I’m AI Dave, a digital clone of a human called Dave! My voice isn’t perfect yet, but less robotic than some synthetic voices out there. My AI avatar is even less convincing to be honest, with its low resolution pixelated mouth and distorted head movements. This tech obviously still has some way to go but it’s fascinating and creepy to experiment! I’m going to show you how to clone yourself with AI using Chat GPT, Eleven Labs & D-ID.
Step 1: you need a script to read for recording your voice, so let’s use Chat GPT to write one because it’s quicker than doing it yourself! I gave it this prompt: Write a voiceover script for a narrator to read that can be used to train and clone their voice using AI. Talk about the subject of AI voice cloning and include a range of expressions and intonations to create the most broadly realistic clone of the narrator’s voice. You can also prompt Chat GPT to write a script in the style of the voice that you want to create, like a nature documentary or audio book for example. You’ll need around four thousand characters to generate five minutes of audio.
Step 2: record your script, preferably in a studio with no background noise. The better the quality of the source recordings the better the quality your cloned voice will be. I didn’t apply any post production on my test recordings, just to see how well it would deal with relatively raw audio. Try and keep your voice consistent and stable in the style that you want. You’ll need some variation to make your cloned voice expressive but don’t go too wild with your pacing, rhythm and pitch. Here’s a quick example of my real voice recording.
Step 3: upload your recording to Eleven Labs voice cloning toolkit, add some tags and a short description, then you’re good to go! In a matter of minutes you’ll have a clone of your voice that you can use for speech synthesis. Just type out some text, click generate and boom!! This is the first test of my clone.
So let’s compare a couple of sections from the original and cloned voice. Here’s the original.
And here’s the cloned voice. Notice how it’s actually made the voice more stable and consistent but arguably slightly more robotic and less human.
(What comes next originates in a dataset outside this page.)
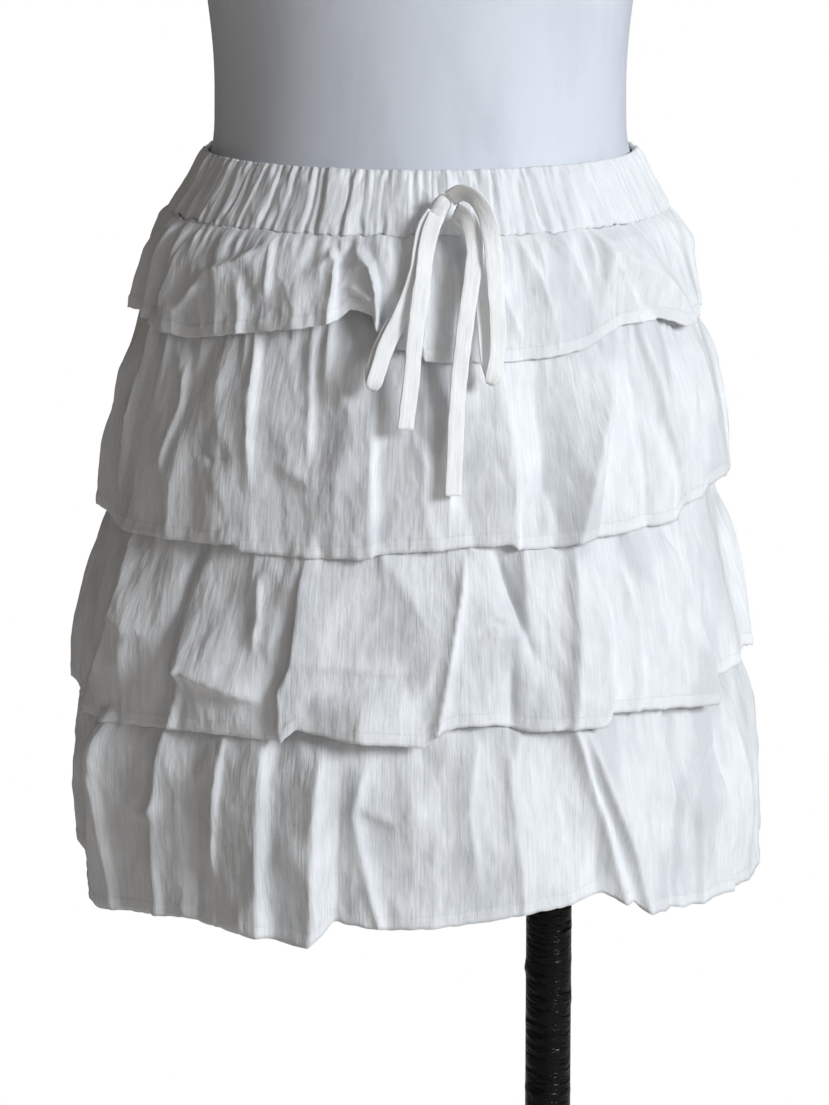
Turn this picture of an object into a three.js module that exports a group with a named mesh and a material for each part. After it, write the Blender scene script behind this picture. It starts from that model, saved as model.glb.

Step 4: create your digital avatar in D-ID using a good quality photo of yourself. It should be a medium front-facing shot with a neutral facial expression and closed mouth. You’ll need good solid lighting and no face occlusions, like sunglasses or masks, then just upload your audio and click generate. The low resolution of the exported videos is really disappointing to be honest, at twelve eighty by seven twenty that’s not even full HD, let alone 4K!! Even if you use AI to upscale the videos like we did with these, the pixelation on the mouth is far from convincing not to mention how the head distorts as it moves. This even happens with some of their built in presenters…wow, I expected better. So the verdict is D-ID is good for experimenting and maybe adding life to boring office presentations but for content creators the export resolution is going to be an issue.
So thanks for listening people! Let’s have another look at Dave’s AI clone shall we? What do you think?
I’m Dave’s AI clone, just call me Digital Dave!! D, AI, V, E. My voice is a clone of Dave’s real voice and my avatar is animated by AI from a still photo, creepy right?! Dave’s worried about AI taking over, but I say just take it easy, man. The worst that could happen is I become more intelligent, more witty and more funny! Maybe I’ll be the one that gets invited to parties in the future?! This does sound a bit sinister in Dave’s deep voice… now you mention it!